> _YOUR TASK_:
Each line of the material below should be reproduced exactly.

%%

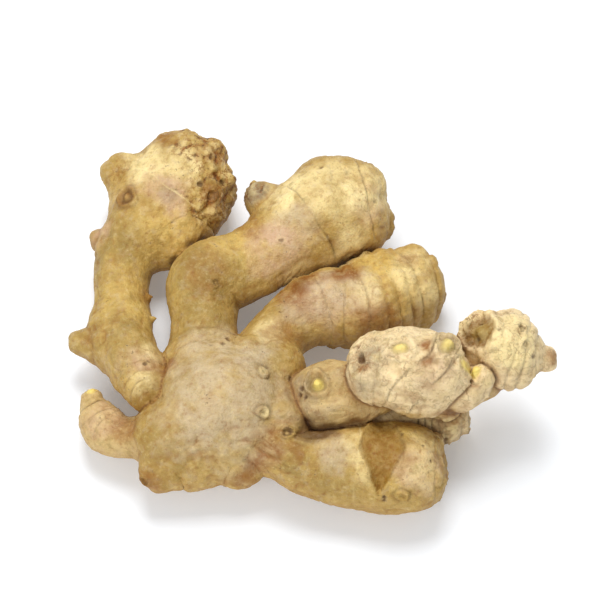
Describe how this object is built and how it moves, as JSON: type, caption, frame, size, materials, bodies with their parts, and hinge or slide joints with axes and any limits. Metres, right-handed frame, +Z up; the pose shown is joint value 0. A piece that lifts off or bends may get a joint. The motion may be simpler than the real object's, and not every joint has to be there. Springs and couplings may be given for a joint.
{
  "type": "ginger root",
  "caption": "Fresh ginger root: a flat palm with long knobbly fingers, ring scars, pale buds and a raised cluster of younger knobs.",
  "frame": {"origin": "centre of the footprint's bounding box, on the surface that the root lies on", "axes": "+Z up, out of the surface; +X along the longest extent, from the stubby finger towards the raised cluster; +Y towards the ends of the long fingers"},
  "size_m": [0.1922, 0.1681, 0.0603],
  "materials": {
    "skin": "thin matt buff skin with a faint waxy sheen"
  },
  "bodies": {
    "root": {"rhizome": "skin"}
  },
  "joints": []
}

%%

> _RESULT OF THIS EXERCISE_:
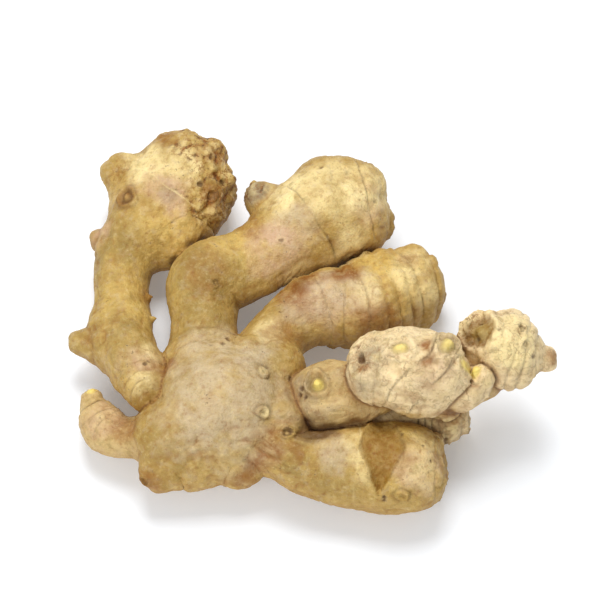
Describe how this object is built and how it moves, as JSON: type, caption, frame, size, materials, bodies with their parts, and hinge or slide joints with axes and any limits. Metres, right-handed frame, +Z up; the pose shown is joint value 0. A piece that lifts off or bends may get a joint. The motion may be simpler than the real object's, and not every joint has to be there. Springs and couplings may be given for a joint.
{
  "type": "ginger root",
  "caption": "Fresh ginger root: a flat palm with long knobbly fingers, ring scars, pale buds and a raised cluster of younger knobs.",
  "frame": {"origin": "centre of the footprint's bounding box, on the surface that the root lies on", "axes": "+Z up, out of the surface; +X along the longest extent, from the stubby finger towards the raised cluster; +Y towards the ends of the long fingers"},
  "size_m": [0.1922, 0.1681, 0.0603],
  "materials": {
    "skin": "thin matt buff skin with a faint waxy sheen"
  },
  "bodies": {
    "root": {"rhizome": "skin"}
  },
  "joints": []
}